▶ _Request_
In the listing below, locate the lines bearing the word "that". Copy every one of them.
○ ○ ○
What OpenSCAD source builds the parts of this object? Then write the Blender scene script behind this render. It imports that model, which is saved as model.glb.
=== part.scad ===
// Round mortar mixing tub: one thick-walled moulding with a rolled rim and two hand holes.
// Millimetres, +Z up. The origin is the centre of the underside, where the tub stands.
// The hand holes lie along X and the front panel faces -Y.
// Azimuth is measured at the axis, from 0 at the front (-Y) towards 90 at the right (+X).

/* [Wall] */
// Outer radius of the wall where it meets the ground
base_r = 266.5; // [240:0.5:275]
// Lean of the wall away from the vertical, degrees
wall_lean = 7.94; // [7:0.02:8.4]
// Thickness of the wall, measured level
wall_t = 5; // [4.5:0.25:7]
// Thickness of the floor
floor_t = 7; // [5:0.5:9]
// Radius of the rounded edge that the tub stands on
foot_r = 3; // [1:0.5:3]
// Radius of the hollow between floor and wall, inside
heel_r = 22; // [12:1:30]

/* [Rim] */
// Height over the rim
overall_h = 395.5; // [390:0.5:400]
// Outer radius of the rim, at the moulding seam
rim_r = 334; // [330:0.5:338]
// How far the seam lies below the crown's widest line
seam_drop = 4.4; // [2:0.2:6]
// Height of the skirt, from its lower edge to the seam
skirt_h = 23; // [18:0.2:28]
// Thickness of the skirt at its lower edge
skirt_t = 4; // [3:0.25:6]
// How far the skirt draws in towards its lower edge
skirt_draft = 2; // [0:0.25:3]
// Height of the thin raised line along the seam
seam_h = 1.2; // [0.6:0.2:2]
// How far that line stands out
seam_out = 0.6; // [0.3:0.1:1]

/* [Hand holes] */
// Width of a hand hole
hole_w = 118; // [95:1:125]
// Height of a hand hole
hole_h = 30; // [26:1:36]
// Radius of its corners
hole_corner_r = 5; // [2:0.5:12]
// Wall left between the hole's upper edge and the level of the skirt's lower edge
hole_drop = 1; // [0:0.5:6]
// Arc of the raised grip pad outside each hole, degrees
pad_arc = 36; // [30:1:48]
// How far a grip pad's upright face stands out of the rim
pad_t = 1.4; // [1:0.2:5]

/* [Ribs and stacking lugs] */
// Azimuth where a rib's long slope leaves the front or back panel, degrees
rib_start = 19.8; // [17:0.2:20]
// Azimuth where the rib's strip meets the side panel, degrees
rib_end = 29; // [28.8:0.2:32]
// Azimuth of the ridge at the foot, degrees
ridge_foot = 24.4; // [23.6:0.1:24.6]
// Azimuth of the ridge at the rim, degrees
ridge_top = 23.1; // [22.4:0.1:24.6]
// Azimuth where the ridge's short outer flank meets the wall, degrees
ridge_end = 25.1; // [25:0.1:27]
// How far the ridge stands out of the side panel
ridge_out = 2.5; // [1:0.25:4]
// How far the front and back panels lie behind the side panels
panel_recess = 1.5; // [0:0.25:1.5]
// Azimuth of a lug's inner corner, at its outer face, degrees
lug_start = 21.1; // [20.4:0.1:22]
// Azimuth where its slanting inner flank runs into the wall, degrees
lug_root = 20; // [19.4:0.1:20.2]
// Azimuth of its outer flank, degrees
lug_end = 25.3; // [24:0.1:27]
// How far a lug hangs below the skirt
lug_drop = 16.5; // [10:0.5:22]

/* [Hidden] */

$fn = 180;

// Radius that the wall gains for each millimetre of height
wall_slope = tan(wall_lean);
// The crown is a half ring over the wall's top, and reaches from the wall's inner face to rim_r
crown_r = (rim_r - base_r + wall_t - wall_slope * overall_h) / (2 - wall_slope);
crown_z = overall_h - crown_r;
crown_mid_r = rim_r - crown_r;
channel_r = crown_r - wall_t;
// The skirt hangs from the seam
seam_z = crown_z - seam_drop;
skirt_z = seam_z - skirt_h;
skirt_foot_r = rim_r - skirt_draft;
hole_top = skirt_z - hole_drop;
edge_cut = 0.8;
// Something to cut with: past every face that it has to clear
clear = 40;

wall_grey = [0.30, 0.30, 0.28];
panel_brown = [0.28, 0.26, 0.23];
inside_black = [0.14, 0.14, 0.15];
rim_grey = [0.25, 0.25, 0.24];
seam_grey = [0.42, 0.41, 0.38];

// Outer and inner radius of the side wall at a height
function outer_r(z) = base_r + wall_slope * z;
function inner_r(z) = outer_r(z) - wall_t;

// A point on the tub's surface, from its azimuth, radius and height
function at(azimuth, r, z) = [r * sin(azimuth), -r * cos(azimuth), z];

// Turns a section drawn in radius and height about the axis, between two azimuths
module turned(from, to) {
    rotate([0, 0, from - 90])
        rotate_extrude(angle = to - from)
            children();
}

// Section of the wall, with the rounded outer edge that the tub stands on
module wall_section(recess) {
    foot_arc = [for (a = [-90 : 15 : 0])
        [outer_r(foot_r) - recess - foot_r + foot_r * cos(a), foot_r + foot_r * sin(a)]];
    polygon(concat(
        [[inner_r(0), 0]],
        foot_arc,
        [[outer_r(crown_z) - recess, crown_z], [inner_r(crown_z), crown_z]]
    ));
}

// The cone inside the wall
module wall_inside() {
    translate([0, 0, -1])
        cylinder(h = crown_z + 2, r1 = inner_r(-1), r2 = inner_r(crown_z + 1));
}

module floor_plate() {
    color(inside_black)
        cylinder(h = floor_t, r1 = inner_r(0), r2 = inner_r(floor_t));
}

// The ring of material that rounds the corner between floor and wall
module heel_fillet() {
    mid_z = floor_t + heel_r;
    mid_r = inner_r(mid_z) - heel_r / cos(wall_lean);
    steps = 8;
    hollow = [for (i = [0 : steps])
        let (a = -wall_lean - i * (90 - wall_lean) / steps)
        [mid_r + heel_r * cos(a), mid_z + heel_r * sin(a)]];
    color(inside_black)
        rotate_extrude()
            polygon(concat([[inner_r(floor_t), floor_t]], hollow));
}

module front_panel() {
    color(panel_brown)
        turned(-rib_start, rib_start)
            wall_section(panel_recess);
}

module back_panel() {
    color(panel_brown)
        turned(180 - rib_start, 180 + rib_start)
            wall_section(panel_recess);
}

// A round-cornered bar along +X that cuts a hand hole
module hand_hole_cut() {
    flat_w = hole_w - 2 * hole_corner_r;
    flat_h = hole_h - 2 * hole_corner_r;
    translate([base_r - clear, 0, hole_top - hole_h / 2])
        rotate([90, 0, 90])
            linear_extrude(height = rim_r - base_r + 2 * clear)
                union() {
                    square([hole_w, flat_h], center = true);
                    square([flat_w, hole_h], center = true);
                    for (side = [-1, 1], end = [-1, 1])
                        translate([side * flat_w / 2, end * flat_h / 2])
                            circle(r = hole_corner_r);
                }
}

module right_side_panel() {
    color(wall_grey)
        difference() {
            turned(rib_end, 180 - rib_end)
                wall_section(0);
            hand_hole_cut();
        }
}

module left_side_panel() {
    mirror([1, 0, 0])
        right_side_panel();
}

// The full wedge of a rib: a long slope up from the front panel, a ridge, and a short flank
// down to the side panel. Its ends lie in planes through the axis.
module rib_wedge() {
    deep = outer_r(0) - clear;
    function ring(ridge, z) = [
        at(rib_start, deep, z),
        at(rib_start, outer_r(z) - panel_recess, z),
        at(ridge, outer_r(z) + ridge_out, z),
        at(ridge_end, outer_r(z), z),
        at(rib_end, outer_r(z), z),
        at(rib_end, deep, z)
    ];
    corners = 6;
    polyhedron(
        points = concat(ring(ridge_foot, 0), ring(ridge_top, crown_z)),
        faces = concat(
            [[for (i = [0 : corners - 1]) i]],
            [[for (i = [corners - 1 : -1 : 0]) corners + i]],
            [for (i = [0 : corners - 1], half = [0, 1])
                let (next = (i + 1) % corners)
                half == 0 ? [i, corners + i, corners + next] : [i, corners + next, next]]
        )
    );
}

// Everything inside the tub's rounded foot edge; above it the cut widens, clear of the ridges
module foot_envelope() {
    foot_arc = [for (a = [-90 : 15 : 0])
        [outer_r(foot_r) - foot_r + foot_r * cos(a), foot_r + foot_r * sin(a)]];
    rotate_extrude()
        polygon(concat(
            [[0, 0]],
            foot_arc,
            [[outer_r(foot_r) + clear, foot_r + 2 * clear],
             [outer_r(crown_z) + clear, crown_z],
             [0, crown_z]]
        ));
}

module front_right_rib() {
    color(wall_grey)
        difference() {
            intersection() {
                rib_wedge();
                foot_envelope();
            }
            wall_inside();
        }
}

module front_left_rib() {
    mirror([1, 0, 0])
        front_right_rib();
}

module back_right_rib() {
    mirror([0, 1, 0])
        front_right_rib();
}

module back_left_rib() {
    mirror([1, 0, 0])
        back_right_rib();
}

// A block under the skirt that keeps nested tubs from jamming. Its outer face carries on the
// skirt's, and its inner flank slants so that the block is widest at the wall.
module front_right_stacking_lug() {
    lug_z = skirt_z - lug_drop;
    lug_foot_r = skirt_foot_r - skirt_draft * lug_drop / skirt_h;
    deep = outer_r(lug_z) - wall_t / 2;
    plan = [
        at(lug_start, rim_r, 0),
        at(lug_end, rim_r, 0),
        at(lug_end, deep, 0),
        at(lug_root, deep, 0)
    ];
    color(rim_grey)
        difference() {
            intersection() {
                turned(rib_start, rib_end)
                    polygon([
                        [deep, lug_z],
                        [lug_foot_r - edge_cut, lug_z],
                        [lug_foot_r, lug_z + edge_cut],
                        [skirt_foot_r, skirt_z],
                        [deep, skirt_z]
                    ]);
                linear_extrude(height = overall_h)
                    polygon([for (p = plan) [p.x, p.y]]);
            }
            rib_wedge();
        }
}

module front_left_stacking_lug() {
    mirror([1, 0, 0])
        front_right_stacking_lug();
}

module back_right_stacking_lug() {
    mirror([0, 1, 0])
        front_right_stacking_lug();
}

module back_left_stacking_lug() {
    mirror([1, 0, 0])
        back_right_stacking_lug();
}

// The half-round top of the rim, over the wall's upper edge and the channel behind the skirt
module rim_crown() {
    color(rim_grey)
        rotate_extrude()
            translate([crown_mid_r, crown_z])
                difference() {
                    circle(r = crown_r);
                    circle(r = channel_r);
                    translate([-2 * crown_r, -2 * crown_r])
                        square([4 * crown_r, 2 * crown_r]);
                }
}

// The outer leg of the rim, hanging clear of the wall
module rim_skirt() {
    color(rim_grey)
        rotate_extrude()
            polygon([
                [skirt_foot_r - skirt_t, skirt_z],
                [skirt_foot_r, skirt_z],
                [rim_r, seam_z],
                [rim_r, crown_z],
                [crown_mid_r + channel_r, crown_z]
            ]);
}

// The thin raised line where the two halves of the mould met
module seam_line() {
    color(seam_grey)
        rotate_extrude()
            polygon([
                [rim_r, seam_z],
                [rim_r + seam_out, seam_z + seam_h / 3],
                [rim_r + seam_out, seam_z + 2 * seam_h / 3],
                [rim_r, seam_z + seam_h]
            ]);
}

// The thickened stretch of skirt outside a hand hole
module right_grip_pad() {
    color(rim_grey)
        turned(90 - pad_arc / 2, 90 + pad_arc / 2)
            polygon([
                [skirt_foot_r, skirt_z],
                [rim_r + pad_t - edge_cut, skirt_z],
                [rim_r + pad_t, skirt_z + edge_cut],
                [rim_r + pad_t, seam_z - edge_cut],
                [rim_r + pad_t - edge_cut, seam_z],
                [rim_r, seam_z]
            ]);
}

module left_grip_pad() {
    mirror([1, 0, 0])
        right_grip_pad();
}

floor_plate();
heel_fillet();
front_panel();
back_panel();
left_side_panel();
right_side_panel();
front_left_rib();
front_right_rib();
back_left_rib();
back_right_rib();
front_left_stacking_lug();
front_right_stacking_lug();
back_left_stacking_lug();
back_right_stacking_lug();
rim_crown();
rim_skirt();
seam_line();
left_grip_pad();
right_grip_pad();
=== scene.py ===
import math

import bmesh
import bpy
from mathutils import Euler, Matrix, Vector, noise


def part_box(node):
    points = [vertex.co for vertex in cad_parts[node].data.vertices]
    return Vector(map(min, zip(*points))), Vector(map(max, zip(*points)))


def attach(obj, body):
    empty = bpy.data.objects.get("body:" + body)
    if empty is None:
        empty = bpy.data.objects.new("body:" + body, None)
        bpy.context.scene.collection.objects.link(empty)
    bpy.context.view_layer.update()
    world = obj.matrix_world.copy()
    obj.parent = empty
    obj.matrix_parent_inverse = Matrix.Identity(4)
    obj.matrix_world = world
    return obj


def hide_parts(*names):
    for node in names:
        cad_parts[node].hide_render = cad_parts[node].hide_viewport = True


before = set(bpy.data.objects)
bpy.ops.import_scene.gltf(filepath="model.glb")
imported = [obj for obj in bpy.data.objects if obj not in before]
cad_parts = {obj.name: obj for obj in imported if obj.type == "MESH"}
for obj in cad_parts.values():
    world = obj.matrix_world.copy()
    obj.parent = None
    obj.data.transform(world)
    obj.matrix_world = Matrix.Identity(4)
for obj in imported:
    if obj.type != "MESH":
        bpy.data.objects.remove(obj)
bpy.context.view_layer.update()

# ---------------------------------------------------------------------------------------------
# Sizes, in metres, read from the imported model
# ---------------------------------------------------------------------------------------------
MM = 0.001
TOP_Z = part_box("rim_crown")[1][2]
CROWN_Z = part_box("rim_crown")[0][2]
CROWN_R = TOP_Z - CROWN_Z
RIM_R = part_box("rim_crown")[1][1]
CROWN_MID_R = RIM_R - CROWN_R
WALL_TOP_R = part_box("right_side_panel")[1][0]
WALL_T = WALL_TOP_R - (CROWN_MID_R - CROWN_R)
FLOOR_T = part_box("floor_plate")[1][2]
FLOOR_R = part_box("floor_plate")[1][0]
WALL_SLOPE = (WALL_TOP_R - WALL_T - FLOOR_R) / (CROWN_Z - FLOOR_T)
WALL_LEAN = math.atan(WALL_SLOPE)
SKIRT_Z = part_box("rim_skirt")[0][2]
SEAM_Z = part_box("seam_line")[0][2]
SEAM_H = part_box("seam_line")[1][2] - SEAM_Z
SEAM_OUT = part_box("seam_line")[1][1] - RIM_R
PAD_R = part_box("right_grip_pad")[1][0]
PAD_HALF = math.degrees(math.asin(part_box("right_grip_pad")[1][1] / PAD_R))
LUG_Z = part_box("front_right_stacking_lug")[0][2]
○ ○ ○
▶ _Exercise response_
What OpenSCAD source builds the parts of this object? Then write the Blender scene script behind this render. It imports that model, which is saved as model.glb.
// Radius of the rounded edge that the tub stands on
// How far that line stands out
// Radius that the wall gains for each millimetre of height
// Something to cut with: past every face that it has to clear
// Section of the wall, with the rounded outer edge that the tub stands on
// The ring of material that rounds the corner between floor and wall
// A round-cornered bar along +X that cuts a hand hole
// A block under the skirt that keeps nested tubs from jamming. Its outer face carries on the
// skirt's, and its inner flank slants so that the block is widest at the wall.